What really happened was The Big Bang: a great big huge world-making dimension-shaking bang. Except of course it wasn't big, it was infinitesmally small. Presently, this ineptly titled fireball, not unlike an unstable South American economy, underwent a sudden period of hyper-inflation. So, in marginally less time than Usain Bolt could run a nanometre at full pelt, sub-atomic particles formed, matter defeated anti-matter, and Hugh Grant established himself as the archetypal bumbling Brit. In the aeons that have followed, our Universe has expanded, cooled, caught VD, and allowed stars and atoms to form, though probably not in that order.
Population of the Universe
“I may make you feel, but I can't make you think.”
The population of the Universe is — surprise! — also shrouded in controversy.
NASA believes the Universe's total population is roughly seven billion. This measurement is not of "intelligent life forms," on which we gave up long ago, but merely of "sentient beings," most of whom feel they'll stay right where they are, which is hugging a spinning dirt clod with the appropriate name of Earth.

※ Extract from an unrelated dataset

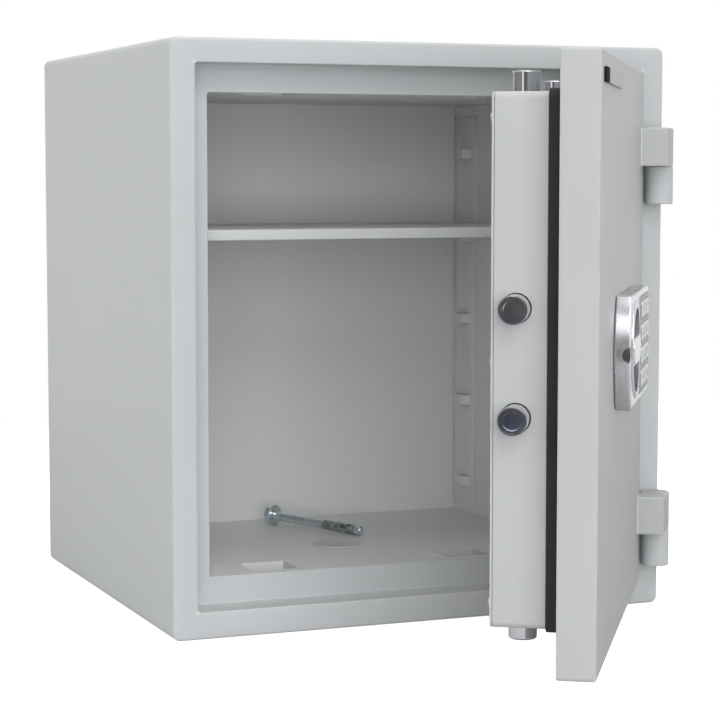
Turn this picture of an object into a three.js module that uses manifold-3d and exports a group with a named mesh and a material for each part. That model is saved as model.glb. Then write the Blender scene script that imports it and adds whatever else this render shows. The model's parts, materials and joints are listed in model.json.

Despite billions being spent to detect extra-terrestrial intelligence feelings, there seem to be none other anywhere in the Universe — which, of course, is merely a commentary on the need for greater funding levels for the program.
These scientists note that, if other sentient beings were detected, there is no way to actually meet them and learn the answers to mankind's most pressing questions, such as whether Nixon really was a crook and whether eggs are good or bad for you. This is because Einstein's Theory of Relativity prohibits us from exceeding the speed of light. So even if you could build a ship that travels that fast, you'd get obscenely bored during trips to the stars, even if you brought a lot of entertainment along, as everything from yo-yos to marbles to footballs would become prohibitively heavy and cease being round.

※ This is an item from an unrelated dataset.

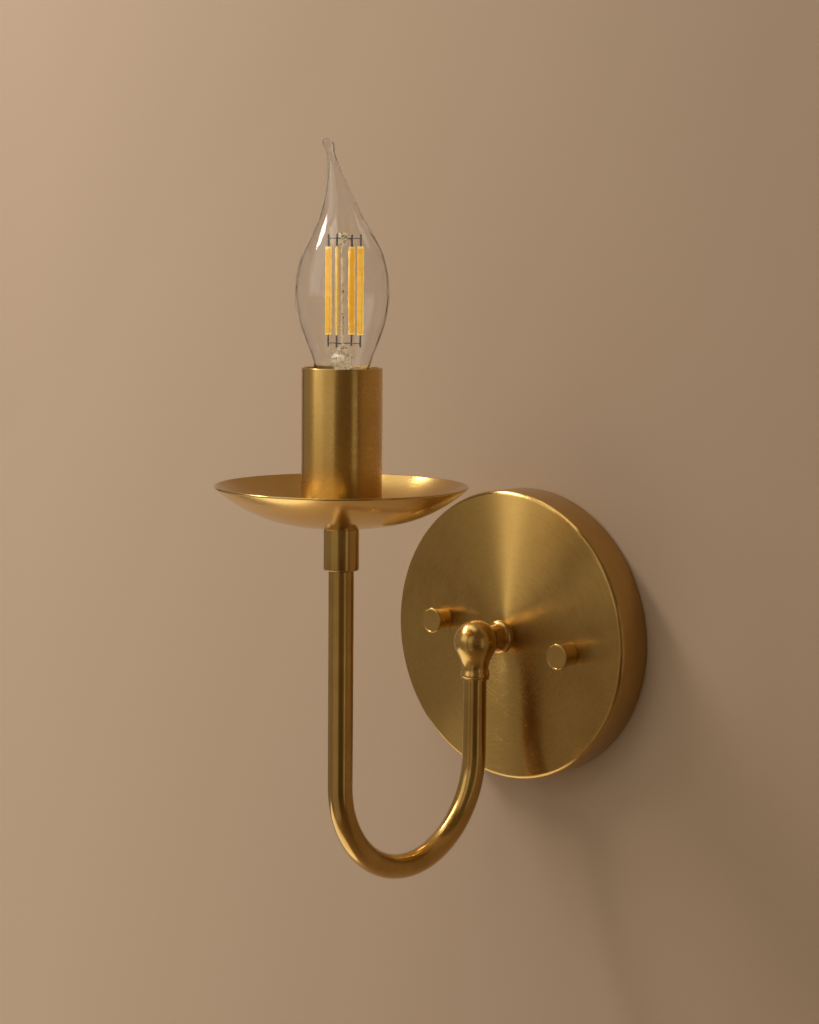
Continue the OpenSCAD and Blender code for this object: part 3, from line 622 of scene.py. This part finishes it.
def dish():
    """Spun dish: a flat floor, then an arc up to a lip with a small round."""
    rim, floor, wall, lip, steps = size("dish").x / 2 / MM, 10.0, 1.0, 0.45, 40
    base, top = heights("dish")
    depth = top - base
    outer_r = ((rim - floor) ** 2 + depth ** 2) / (2 * depth)
    inner_r = outer_r - wall
    outer_end, inner_end = math.asin((rim - floor) / outer_r), math.acos((outer_r - depth) / inner_r)

    def curve(radius, angle):
        return floor + radius * math.sin(angle), base + outer_r - radius * math.cos(angle)

    outer = [(DISH_BORE, base)] + [curve(outer_r, outer_end * k / steps) for k in range(steps + 1)]
    inner = [curve(inner_r, inner_end * k / steps) for k in range(steps, -1, -1)]
    inner.append((DISH_BORE, base + wall))
    outer[-1] = (*outer[-1], lip)
    inner[0] = (*inner[0], lip)
    piece = lathe("dish_spun", rounded(outer + inner), CANDLE, segments=224)
    dress(piece, "dish_brass", "fixture", "dish")


def sleeve():
    low, high = heights("candle_sleeve")
    r, wall = size("candle_sleeve").x / 2 / MM, 1
    piece = lathe("sleeve_turned", rounded([
        (r, low, 0.2), (r, high, 0.3), (r - wall, high, 0.3), (r - wall, low, 0.2)]), CANDLE)
    dress(piece, "sleeve_brass", "sleeve", "candle_sleeve")


elbow()
arm()
coupler()
dish()
sleeve()

# ---------------------------------------------------------------- the lamp's glass

# outside of the glass as (r, z) from the cap's contact, mm
GLASS = [(8.0, 21.0), (8.0, 23.0), (8.05, 25.6), (8.35, 28.6), (9.1, 31.8), (10.2, 35.0), (11.6, 39.8),
         (13.8, 45.2), (16.1, 52.0), (17.3, 58.6), (17.5, 62.3), (17.2, 66.6), (16.75, 69.4),
         (14.9, 76.6), (12.1, 82.5), (8.7, 89.0), (5.6, 96.3), (3.5, 103.5), (2.2, 108.2),
         (1.72, 111.2), (1.62, 113.0), (1.85, 114.0), (2.15, 115.0), (2.2, 115.8), (1.95, 116.7),
         (1.3, 117.5), (0.5, 117.9)]
GLASS_T = 0.75
SOLID_FROM = 110                    # the tip is solid above this
LEAN_FROM, LEAN_TO, LEAN = 76.6, 118, 5.9
LEAN_WAY = level(math.radians(222.7))


def catmull(points, steps):
    """A smooth curve through the points."""
    out = []
    for i in range(len(points) - 1):
        a, b = Vector(points[max(i - 1, 0)]), Vector(points[i])
        c, d = Vector(points[i + 1]), Vector(points[min(i + 2, len(points) - 1)])
        for s in range(steps):
            t = s / steps
            out.append(0.5 * (2 * b + (c - a) * t + (2 * a - 5 * b + 4 * c - d) * t * t
                              + (3 * b - a - 3 * c + d) * t ** 3))
    return out + [Vector(points[-1])]


def lean(z):
    """How far the flame tip's axis has bent aside at a height, in mm."""
    return LEAN * (max(z - LEAN_FROM, 0) / (LEAN_TO - LEAN_FROM)) ** 2


def bulb():
    """Hollow glass with a solid tip, open at its foot."""
    segments = 96
    curve = catmull(GLASS, 4)
    bm = bmesh.new()

    def ring(radius, z):
        middle = CANDLE + LEAN_WAY * lean(z) * MM
        return [bm.verts.new((middle.x + radius * MM * math.cos(2 * math.pi * j / segments),
                              middle.y + radius * MM * math.sin(2 * math.pi * j / segments),
                              LAMP_Z + z * MM)) for j in range(segments)]

    def skin(a, b):
        for j in range(segments):
            k = (j + 1) % segments
            bm.faces.new((a[j], a[k], b[k], b[j]))

    outer = [ring(p.x, p.y) for p in curve]
    inner = [ring(p.x - GLASS_T, p.y) for p in curve if p.y < SOLID_FROM and p.x > GLASS_T + 0.35]
    for rings in (outer, inner):
        for a, b in zip(rings, rings[1:]):
            skin(a, b)
    bm.faces.new(outer[-1])
    bm.faces.new(inner[-1])
    skin(outer[0], inner[0])
    dress(from_bm("bulb_blown", bm, 60), "lamp_glass", "lamp", "bulb_glass")


bulb()

# ---------------------------------------------------------------- what the glass holds

STICK_Z = (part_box("bulb_filaments")[0].z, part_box("bulb_filaments")[1].z)
# angle of each stick in the group, and its twist on its own axis
STICKS = [(math.radians(19.7 + 90 * k), math.radians(twist)) for k, twist in enumerate((0, -57, 0, 20))]
RING = 6.5 * MM                         # the sticks' distance from the middle of their group
RING_SHIFT = RIGHT * 0.7 * MM           # the group stands a little off the lamp's axis
POST, POST_R = 4.4 * MM, 0.35 * MM      # wire at each end of a stick
CROSS, CROSS_R = 3.0 * MM, 0.2 * MM     # wire from the rod to a post, this far beyond the stick


def around(angle):
    """Place of a stick in the group, at the lamp's foot."""
    return CANDLE + level(angle) * RING + RING_SHIFT


def joined(parts):
    """One bmesh out of several."""
    whole = bmesh.new()
    for part in parts:
        mesh = bpy.data.meshes.new("part")
        part.to_mesh(mesh)
        part.free()
        whole.from_mesh(mesh)
        bpy.data.meshes.remove(mesh)
    return whole


def stick_bm(stick, width, thick, length, bevel):
    """A flat stick that stands edge on to the rod, give or take its twist, with its edges rounded."""
    angle, twist = stick
    bm = bmesh.new()
    bmesh.ops.create_cube(bm, size=1, matrix=Matrix.Diagonal((width * MM, thick * MM, length, 1)))
    bmesh.ops.bevel(bm, geom=bm.edges[:], offset=bevel * MM, segments=3, affect="EDGES")
    middle = around(angle) + Vector((0, 0, sum(STICK_Z) / 2))
    bm.transform(Matrix.Translation(middle) @ Matrix.Rotation(angle + twist, 4, "Z"))
    return bm


def filaments():
    """Sticks of a thin pale core in an amber coat."""
    coat, core = (2.15, 1.3), (2.4, 0.6)                # width and thickness
    bare = 0.5 * MM                                     # of the core, at each end
    length = STICK_Z[1] - STICK_Z[0]
    coats = joined([stick_bm(s, *coat, length - 2 * bare, 0.35) for s in STICKS])
    dress(from_bm("filament_coats", coats, 60), "filament", "lamp", "bulb_filaments")
    cores = joined([stick_bm(s, *core, length, 0.1) for s in STICKS])
    dress(from_bm("filament_cores", cores, 60), "filament", "lamp", material=FILAMENT_CORE)


def wires():
    """At both ends a post on each stick, and a cross wire to it from the rod."""
    bars = []
    for end, way in ((STICK_Z[1], 1), (STICK_Z[0], -1)):
        for angle, _ in STICKS:
            foot = around(angle) + Vector((0, 0, end))
            cross = Vector((0, 0, way * CROSS))
            bars.append(sweep_bm([foot, foot + Vector((0, 0, way * POST))], POST_R,
                                 Vector((1, 0, 0)), 12))
            bars.append(sweep_bm([CANDLE + Vector((0, 0, end)) + cross, foot + cross], CROSS_R,
                                 Vector((0, 0, 1)), 8))
    dress(from_bm("lamp_wires_bent", joined(bars), 60), "lamp_wire", "lamp", "bulb_wires")


def stem():
    """Stem with a crackled ball and neck, a thin rod and a crackled knot at its end."""
    neck, knot = (33, 44), 79.5                         # crackled heights
    fineness, depth = 900, 0.6 * MM
    line = [(0, 22.0), (6.6, 22.0), (7.0, 22.4), (6.9, 23.0), (5.6, 25.0), (4.2, 28.0), (3.2, 31.5),
            (2.7, 33.4)]
    line += arc(0, 37.4, 3.9, -52, 56, 14)
    line += [(2.0, 41.2), (2.1, 42.0), (1.9, 42.8), (1.3, 43.6), (0.62, 44.4), (0.55, 50.0),
             (0.55, 60.0), (0.55, 70.0), (0.6, 79.0), (1.0, 79.9)]
    line += arc(0, 81.7, 2.3, -62, 80, 10) + [(0, 84.0)]
    bm = lathe_bm(line, 40, False)
    for v in bm.verts:
        z = v.co.z / MM
        if neck[0] < z < neck[1] or z > knot:
            v.co += noise.noise_vector(v.co * fineness) * depth
    bm.transform(Matrix.Translation(CANDLE + Vector((0, 0, LAMP_Z))))
    dress(from_bm("stem_crackled", bm, 20), "lamp_glass", "lamp", "bulb_stem", material=STEM_GLASS)


filaments()
wires()
stem()

# ---------------------------------------------------------------- stage and lights


def wall_paint():
    """Pale paint with painted shade, clear from behind, and open like a wall box behind the backplate.
    """
    pale, shaded, dark = col(0.595, 0.443, 0.308), col(0.44, 0.315, 0.204), col(0.12, 0.08, 0.05)
    n = Nodes("wall_paint")
    p = n.coords()
    x, _, z = n.split(p)
    # painted shade: a little darker towards the right, as if less light reached it there
    slope = n.math("MULTIPLY_ADD", x, 2.2, 0.62)
    shade = n.math("MULTIPLY_ADD", n.noise(p, 3, 3), 0.25, slope)
    paint = n.mix(n.math("MAXIMUM", shade, 0.0, clamp=True), pale, shaded)
    # far to the left, outside the picture, it falls into shade, which draws the dark left edges of
    # glass and brass; the floor stays pale
    left = n.fade(x, -0.49, -0.42, 1.0, 0.0)
    above_floor = n.fade(z, -0.9, -0.65)
    bsdf = n.add("BsdfPrincipled", Roughness=0.85,
                 Base_Color=n.mix(n.math("MULTIPLY", left, above_floor), paint, dark),
                 Normal=n.bump(n.noise(p, 260, 4, 0.6), 0.1 * MM, 0.35))
    plate = centre("canopy")
    from_x, from_z = n.math("SUBTRACT", x, plate.x), n.math("SUBTRACT", z, plate.z)
    square = n.math("MULTIPLY_ADD", from_x, from_x, n.math("MULTIPLY", from_z, from_z))
    opening = n.math("LESS_THAN", square, (PLATE_R - 4 * MM) ** 2)
    behind = n.add("NewGeometry").outputs["Backfacing"]
    n.blend(n.math("MAXIMUM", behind, opening), bsdf, n.add("BsdfTransparent"))
    return n.mat


def wall():
    """Wall that the sconce hangs on, curving into the floor."""
    y = 0.0006                                          # just behind the backplate's rim
    top, floor, cove, reach, steps = 4.0, -1.3, 0.4, 5.0, 12
    line = [(y, top), (y, floor + cove)]
    line += [(y - cove * (1 - math.cos(a)), floor + cove * (1 - math.sin(a)))
             for a in (math.pi / 2 * k / steps for k in range(1, steps + 1))]
    line += [(y - reach, floor)]
    bm = bmesh.new()
    left, right = ([bm.verts.new((x, *p)) for p in line] for x in (-reach, reach))
    for i in range(len(line) - 1):
        bm.faces.new((left[i], left[i + 1], right[i + 1], right[i]))
    mesh = bpy.data.meshes.new("wall")
    bm.to_mesh(mesh)
    bm.free()
    mesh.materials.append(wall_paint())
    link("wall", mesh, 60)


def lamp(name, azimuth, elevation, distance, width, length, power, colour,
         along=(0, 0, 1), target=(0, -0.06, 0.05), spread=180):
    """Soft box aimed at the sconce. Azimuth 0 is straight out from the wall, positive to the right;
    its long side lies as near to the direction `along` as the aim lets it."""
    a, e = math.radians(azimuth), math.radians(elevation)
    toward = Vector((math.sin(a) * math.cos(e), -math.cos(a) * math.cos(e), math.sin(e)))
    long_side = (Vector(along) - toward * toward.dot(Vector(along))).normalized()
    data = bpy.data.lights.new(name, "AREA")
    data.shape, data.size, data.size_y = "RECTANGLE", width, length
    data.energy, data.color, data.spread = power, colour, math.radians(spread)
    obj = bpy.data.objects.new(name, data)
    m = Matrix((long_side.cross(toward), long_side, toward)).transposed().to_4x4()
    m.translation = Vector(target) + toward * distance
    obj.matrix_world = m
    scene.collection.objects.link(obj)


wall()

# the numbers are azimuth and elevation in degrees, distance, width and length in metres, and power
# the key runs out from the wall, so it draws one narrow upright streak on the turned backplate
lamp("key", -64.3, 46, 1.6, 0.25, 1.0, 14.0, (1, 0.96, 0.92), along=(0, 1, 0))
# the window is nested soft boxes, so that its edges are soft in a reflection
lamp("window", -10, 28, 1.25, 1.7, 1.25, 3.3, (1, 0.97, 0.94))
lamp("window_middle", -10, 28, 1.25, 1.5, 1.1, 2.7, (1, 0.97, 0.94))
lamp("window_core", -24, 26, 1.25, 0.6, 0.9, 0.95, (1, 0.97, 0.94))
# these show in the sleeve's foot, the dish's inside, the tubes and the dish's underside
lamp("ceiling", -15, 68, 1.3, 0.8, 0.8, 2.7, (1, 0.97, 0.92))
lamp("high", -82, 66, 1.4, 0.5, 0.5, 1.1, (1, 0.97, 0.92))
lamp("fill", -62, -4, 1.6, 2.0, 1.6, 1.5, (1, 0.96, 0.9))
lamp("floor", -2, -20, 1.5, 1.4, 1.5, 1.5, (1, 0.94, 0.84))
lamp("low", -84, -58, 1.2, 1.3, 1.3, 6.8, (1, 0.95, 0.82))
# a narrow beam for the parts inside the backplate; it stays within the plate
lamp("behind", 180, 0, 0.42, 0.08, 0.08, 0.014, (1, 0.96, 0.9), target=centre("canopy"), spread=12)
lamp("side", 80, -3, 2.0, 0.5, 1.6, 0.8, (1, 0.94, 0.86))

world = bpy.data.worlds.new("world")
scene.world = world
world.use_nodes = True
background = world.node_tree.nodes["Background"]
background.inputs["Color"].default_value = col(1.0, 0.72, 0.42)
background.inputs["Strength"].default_value = 0.13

What would happen after such a close encounter is more problematic, as mankind has a perfect record so far of responding to newfound sentient life with game preserves, slave auctions, and butcher shops.
Scientist Douglas Adams, however, takes a competing view. He says:
“It is known that there are an infinite number of worlds, simply because there is an infinite amount of space for them. However, not every one of them is inhabited. Therefore, there must be a finite number of inhabited worlds. Any finite number divided by infinity is as near to nothing as makes no odds, so the average population of all the planets in the Universe can be said to be zero. From this it follows that the population of the whole Universe is also zero, and that any people you may meet from time to time are merely the products of a deranged imagination”
Dr. Adams' expert opinion is likewise not to be interpreted as advocacy for funding cuts.
The end of the Universe
“Some say the world will end in fire / Some say in ice.”
Here, too, there is a divergence of opinion. Religion again dredges up their old God character, who will send each of us either to Heaven or Hell based upon the Sudokus we did in life.
Scientists maintain that something else will happen, but whatever it is it will involve neither a supernatural being nor a popular puzzle. One theory is known as the Big Crunch: basically the same as the Big Bang, only in cereal form. The Big Crunch theory states that the Universe will "crunch" back down into nothing just like an atomic bomb only exactly the opposite. Whoever named this phenomenon was just as inept at making up names as people who give their child two first names, like Will Smith.
Another alternative, should dark energy overcome the forces of gravity, is the Open Universe, where Unix finally defeats Windows, expansion is eternal, and we all become so spread out as to abruptly end the institution of masturbation. All physical interactions will cease, and the very fabric of reality will tear like a piece of stale bread that your mother tried to pack in your lunchbox. Still, better than the heat death of the Universe. All I can say is that you should never, ever come between a woman and that damned magazine.